As we bring this day to an end, Lord, this is such a wonderful way to draw it to a conclusion. As we think about the responsibility that we have as believers, because we have the capacity to love, because we have the love of Christ shed abroad in our hearts, because we have the indwelling Holy Spirit whose fruit is manifestly love, because we have been taught by You to love, let us love fervently. Not just in word and tongue, but in deed and truth. Not just in what we say that just comes off the tongue, but with what we do that comes from deep within the heart.

And so therefore, may we fully manifest that we are Your children. We remember the words of our Lord who said, “If you love your enemies, you will make it known that you are the children of God.” And how much more is that true then that if we manifest our sonship by loving the ungodly, even as You do, we would even more manifest our sonship by loving those whom You love, Your own beloved children.

I do believe in my heart, Lord, that one of the reasons this church, which You have blessed, one of the reasons this church is so unique, one of the reasons it is characterized by such love, such sacrificial affection, such meeting of needs, such kindness, such deeds of mercy and compassion and sympathy is because it is a church made up of true believers.
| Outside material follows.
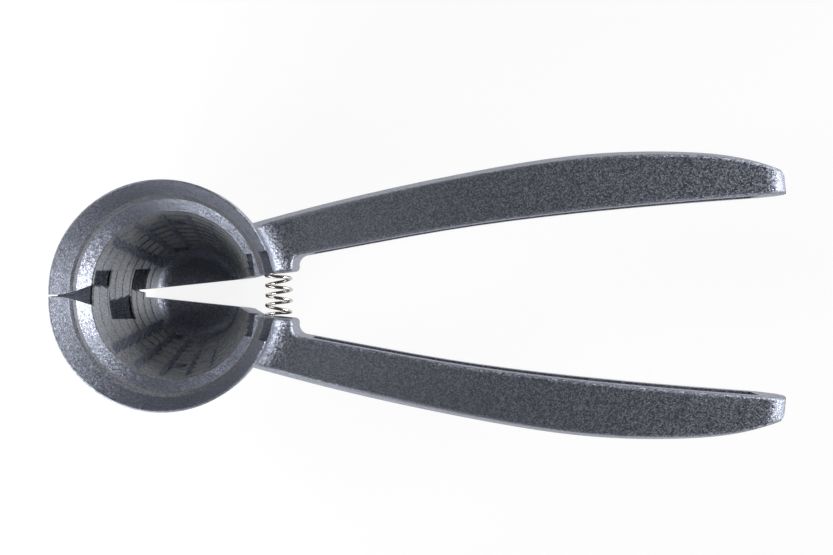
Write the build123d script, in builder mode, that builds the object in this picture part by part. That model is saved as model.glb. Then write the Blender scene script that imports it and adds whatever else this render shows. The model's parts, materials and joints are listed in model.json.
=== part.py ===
from build123d import *
import os
from math import asin, cos, pi, radians, sin, sqrt, tan

# Hand-squeezed cone nut cracker: two die-cast levers, a hinge pin and a return spring.
#
# Millimetres and degrees, +Z up out of the mouth of the cone, z = 0 at the foot of the cone.
# Each lever is drawn shut: the hinge axis is the Z axis, the split between the levers is the XZ
# plane, the handles run along +X and the drawn lever lies on the +Y side.  The last section turns
# the levers open about the hinge and puts the middle of the tool over the origin.

# ------------------------------------------------------------------ driving dimensions
open_angle = 6.0            # each lever stands this far off the split at rest
split_clearance = 0.12      # from the split to each jaw's flat

# the cone-shaped jaw, in radii about the cone's own axis and depths below its rim
cone_height = 50.0
cone_y = -1.9               # each half is cut short of its own axis
rim_radius = 29.4
rim_height = 4.5
rim_edge = 0.5
rim_overhang = 1.2          # from the rim in to the neck below it
neck_slope = 1.0
foot_wall = 3.4
foot_fillet = 3.5
mouth_wall = 0.6            # at the top, where the lip starts
lip_width = 2.8
lip_depth = 6.2
lip_round = 1.2             # where the lip turns down into the plain band
band_taper = 1.0
band_depth = 8.6
band_fillet = 0.6
floor_step = 1.53           # from the last terrace in to the floor
floor_thickness = 3.0
floor_fillet = 4.5

# the terraces inside the cone
first_tread_width = 2.55    # the first one is wider
first_tread_depth = 11.5
tread_pitch = 3.7
tread_step = 0.99           # radius lost from one terrace to the next
barb = 0.45                 # each terrace hangs this far over the next

# the rows of teeth: angles about the cone's axis, and how far each row reaches towards the split
tooth_rows = {129.0: 4.15, 111.0: 3.05, 93.0: 2.65, 75.0: 2.4, 57.0: 2.2}
tooth_width = 1.2
tooth_drop = 4.2
tooth_root = 1.5            # how far a tooth is sunk into the wall

# the round pads for the ejector pins: distance from the cone's axis along the split, depth
ejector_pads = [(1.2, 21.4), (-3.3, 43.5)]
ejector_radius = 2.1
ejector_reach = 1.3         # a pad stands this far off the wall

# the hinge
hinge_wall = 4.45           # from the hinge axis to the first terrace
hinge_radius = 6.8          # outside of the hinge block
hinge_top_depth = 11.0
hinge_floor = 1.8           # closes the block below the last finger
hinge_chamfer = 1.2
knuckle_radius = 4.4
knuckle_clearance = 0.4
finger_tread_counts = [2, 3, 2]     # terraces on each finger, from the top: lower, upper, lower
finger_drop = 1.0           # the first finger starts this far below the first terrace
finger_reach = [(3.3, 2.3), (2.55, 1.06), (2.55, 1.17)]     # past the split, at its top and bottom
finger_clearance = 0.25     # between neighbouring fingers, along the pin
socket_width = 6.0          # from the split to the end of a socket
socket_corner = 1.5
slit = 0.35                 # behind the hinge, from the split to each lever when open
relief_angle = 19.0         # the levers part by this much above the fingers
web_length = 14.0
web_width = 12.5
pin_diameter = 4.0
pin_cap = 2.0               # the first finger is closed over the pin
pin_setback = 0.2           # from the pin's ends to the closed end and to the last finger's underside
pin_chamfer = 0.3
press_clearance = 0.01
running_clearance = 0.05

# the handle, whose sides are points of share along from its root, distance from the split
handle_top_depth = 4.5
handle_thickness = 16.0
handle_length = 194.9       # from the hinge axis
handle_root = 10.3          # the plan starts this far inside the rim
handle_back = [(0.0, 13.9), (0.193, 18.4), (0.453, 22.5), (0.631, 23.75), (0.819, 21.75),
               (0.9275, 18.4), (0.991, 14.5)]
handle_front = [(0.23, 5.6), (0.369, 7.1), (0.672, 8.1), (1.0, 6.95)]
side_draft = 14.0
end_round = 7.0
end_corner = 2.4
edge_fillet = 1.0
crown_radius = 9.0
boss_wall = 1.3             # the boss for the spring ends this far past the spring's seat
boss_height = 1.5           # from the split to the bend into the handle's front
boss_round = 2.8
boss_turn = 82.0
boss_corner = 1.2
channel_height = 8.0
channel_web = 3.6
channel_gap = 4.9           # from the boss to the channel
channel_end_wall = 7.9
blend_width = 6.2           # the hollow sweep from the handle up to the rim

# the notch in the mouth beside the split
notch_width = 6.1
notch_steps = [6.1, 4.2, 2.7]       # how far from the split each upper terrace is cut away
notch_inset = 6.5           # its steps end this far inside the rim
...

And that, because we understand the true gospel and for that we thank You that indeed this congregation has been taught by You to love. And therein is the manifest testimony that sets us apart from the children of the devil and makes it known to all who see us and to us ourselves, that we are Your children known by our love for one another. Thank You for this work on our behalf. May we be faithful to it, for Your honor. In Christ’s name, Amen.